Etienne JEAURAT1699-1789 attribué à "Les Lunettes" huile sur toile, cadre bois doré mouluré d'époque 60x52.
cette peinture illustre l’un des célèbres contes grivois écrits par Jean de la Fontaine, et publiés entre 1665 et 1674.
Moins connu pour ses contes que pour ses Fables, Jean de la Fontaine n’en est pas moins un talentueux conteur.
Il réalise la prouesse de parler crûment de sexualité sans en avoir l’air.
En ne nommant rien explicitement, il provoque la complicité du lecteur, qui, mettant de côté son innocence, comprend aisément ce que l’auteur cherche à lui dire.
Les lunettes, donc, nous conte l’histoire d’un jeune homme encore imberbe, qui s’introduit dans un couvent, déguisé en religieuse.

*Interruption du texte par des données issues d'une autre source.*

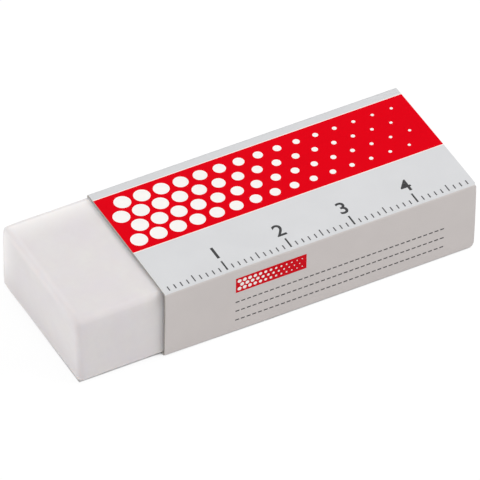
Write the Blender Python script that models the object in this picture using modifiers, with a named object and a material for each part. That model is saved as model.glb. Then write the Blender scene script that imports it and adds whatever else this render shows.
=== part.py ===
"""Block eraser in a wrapped card sleeve, for Blender 4.5, in metres with +Z up.

A soft vinyl block is held by friction in a sleeve made of one card blank. The blank is folded round the
block at four creases, and its last panel is glued over an inner flap on the underside. The block stands
out of the sleeve at the -X end and can be pushed or pulled along X, out of either end.

The origin is the middle of the underside of the whole eraser: X runs along it, the front long side faces
-Y, and the sleeve's underside lies on z = 0.
"""

import math

import bmesh
import bpy

# Vinyl block
BLOCK_LENGTH = 0.0620
BLOCK_WIDTH = 0.0224
BLOCK_HEIGHT = 0.0107
BLOCK_EDGE_RADIUS = 0.0006
BLOCK_RECESS = 0.0003  # how far the block's covered end lies inside the sleeve

# Card sleeve
SLEEVE_LENGTH = 0.0490
CARD_THICKNESS = 0.0003
FIT_CLEARANCE = 0.0001  # running gap between block and card, on every side
FOLD_INSIDE_RADIUS = 0.0003
FLAP_WIDTH = 0.0150  # inner glue flap, from the rear fold to its free edge
FLAP_TAPER = 0.0012  # how far each end of the flap's free edge is cut back
OUTER_PANEL_SETBACK = 0.0005  # from the rear face to the glued panel's free edge

# Adhesive film between the flap and the outer panel
GLUE_THICKNESS = 0.00008
GLUE_CLEARANCE = 0.00001  # on each face of the film
GLUE_MARGIN = 0.0012  # bare card round the film
GLUE_CORNER_RADIUS = 0.0010

# Smoothness of the rounded forms
FOLD_SEGMENTS = 6
EDGE_SEGMENTS = 4

# Heights of the layers, from the underside up
GLUE_SPACE = GLUE_THICKNESS + 2 * GLUE_CLEARANCE
OUTER_PANEL_MIDDLE = CARD_THICKNESS / 2
FLAP_BOTTOM = CARD_THICKNESS + GLUE_SPACE
FLAP_MIDDLE = FLAP_BOTTOM + CARD_THICKNESS / 2
BLOCK_BOTTOM = FLAP_BOTTOM + CARD_THICKNESS + FIT_CLEARANCE
TOP_PANEL_MIDDLE = BLOCK_BOTTOM + BLOCK_HEIGHT + FIT_CLEARANCE + CARD_THICKNESS / 2

# Middle of the card in the two side panels
SIDE_PANEL_MIDDLE = BLOCK_WIDTH / 2 + FIT_CLEARANCE + CARD_THICKNESS / 2
FOLD_RADIUS = FOLD_INSIDE_RADIUS + CARD_THICKNESS / 2

# Places along the eraser
OVERALL_LENGTH = BLOCK_LENGTH + BLOCK_RECESS
BLOCK_END = -OVERALL_LENGTH / 2
BLOCK_CENTRE = BLOCK_END + BLOCK_LENGTH / 2
SLEEVE_FAR_END = OVERALL_LENGTH / 2
SLEEVE_NEAR_END = SLEEVE_FAR_END - SLEEVE_LENGTH


def clear_scene():
    """Removes whatever the scene holds, so that the model starts from nothing."""
    for obj in list(bpy.data.objects):
        bpy.data.objects.remove(obj, do_unlink=True)


def new_collection(name):
    """A collection for the parts, linked to the scene."""
    collection = bpy.data.collections.new(name)
    bpy.context.scene.collection.children.link(collection)
    return collection


def new_material(name, colour, roughness):
    """A Principled material in a linear colour; none of these parts is metal."""
    material = bpy.data.materials.new(name)
    material.use_nodes = True
    shader = material.node_tree.nodes["Principled BSDF"]
    shader.inputs["Base Color"].default_value = (*colour, 1.0)
    shader.inputs["Roughness"].default_value = roughness
    shader.inputs["Metallic"].default_value = 0.0
    material.diffuse_color = (*colour, 1.0)
    return material


def add_object(name, mesh_builder, material, collection, location=(0.0, 0.0, 0.0)):
    """Makes an object from a filled bmesh, and places it."""
    mesh = bpy.data.meshes.new(name)
    mesh_builder.to_mesh(mesh)
    mesh_builder.free()
    mesh.materials.append(material)
    obj = bpy.data.objects.new(name, mesh)
    obj.location = location
    collection.objects.link(obj)
    return obj


def filleted_path(corners, radius, segments):
    """The (y, z) points of a path along straight runs, with each inner corner turned into an arc."""
    points = [corners[0]]
    for before, corner, after in zip(corners, corners[1:], corners[2:]):
        incoming = unit(before, corner)
        outgoing = unit(corner, after)
        turn = math.acos(incoming[0] * outgoing[0] + incoming[1] * outgoing[1])
        side = math.copysign(1.0, incoming[0] * outgoing[1] - incoming[1] * outgoing[0])
        setback = radius * math.tan(turn / 2)
        start = (corner[0] - incoming[0] * setback, corner[1] - incoming[1] * setback)
        centre = (start[0] - side * incoming[1] * radius, start[1] + side * incoming[0] * radius)
        arm = (start[0] - centre[0], start[1] - centre[1])
        for step in range(segments + 1):
            angle = side * turn * step / segments
            points.append(
                (
                    centre[0] + arm[0] * math.cos(angle) - arm[1] * math.sin(angle),
                    centre[1] + arm[0] * math.sin(angle) + arm[1] * math.cos(angle),
                )
            )
    points.append(corners[-1])
    return points


def unit(start, end):
    """The direction from one (y, z) point to another."""
    run = (end[0] - start[0], end[1] - start[1])
    length = math.hypot(*run)
    return (run[0] / length, run[1] / length)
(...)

Neuf mois ayant passé, il fallut délivrer l’une des sœurs d’une grossesse inexpliquée, et l’on chercha dès lors le coupable.
La mère supérieure, lunettes sur le nez Pour ne juger du cas légèrement , fait déshabiller ces demoiselles, afin de voir si parmi elles, ne se cache un imposteur. Afin de préserver les esprits innocents, et de respecter leur pudeur, on ordonne aux jeunes femmes d’aplatir sur leur sexe un carré de tissu noué en pagne. Après avoir tout fait pour bien cacher sa protubérance illégitime, Sœur Jouvenceau se laisse séduire par tant de charmantes formes rondes à ses côtés.
C’est alors que l’on peut lire les édifiants vers suivants, illustrés par notre tableau :
Fermes tétons, et semblables ressorts
Eurent bientôt fait jouer la machine.
Elle échappa, rompit le fil d’un coup,
Comme un coursier qui romprait son licou,
Et sauta droit au nez de la prieure,
Faisant voler lunettes tout à l’heure
Jusqu’au plancher.
Il s’en fallut bien peu
Que l’on ne vît tomber la lunetière.
Le jouvenceau finit attaché à un arbre, dans le but d’être passé à tabac par la horde de ses fausses congénères en colère. Chanceux et malin, il modifia significativement le récit de ses aventures alors qu’un meunier vint à passer ; et voilà qu’il échappa subtilement à son dessein funeste, laissant le pauvre meunier essuyer les déboires de sa mauvaise conduite.
Nous sommes ici bien loin de la morale des Fables de notre ami Jean de la Fontaine. Déplaisant fortement à la société puritaine et bien pensante de l’époque, ces contes restèrent d’ailleurs dans l’ombre, mais firent le délice des peintres et graveurs des XVIIème et XVIIIème siècles tel qu’Etienne Jeaurat.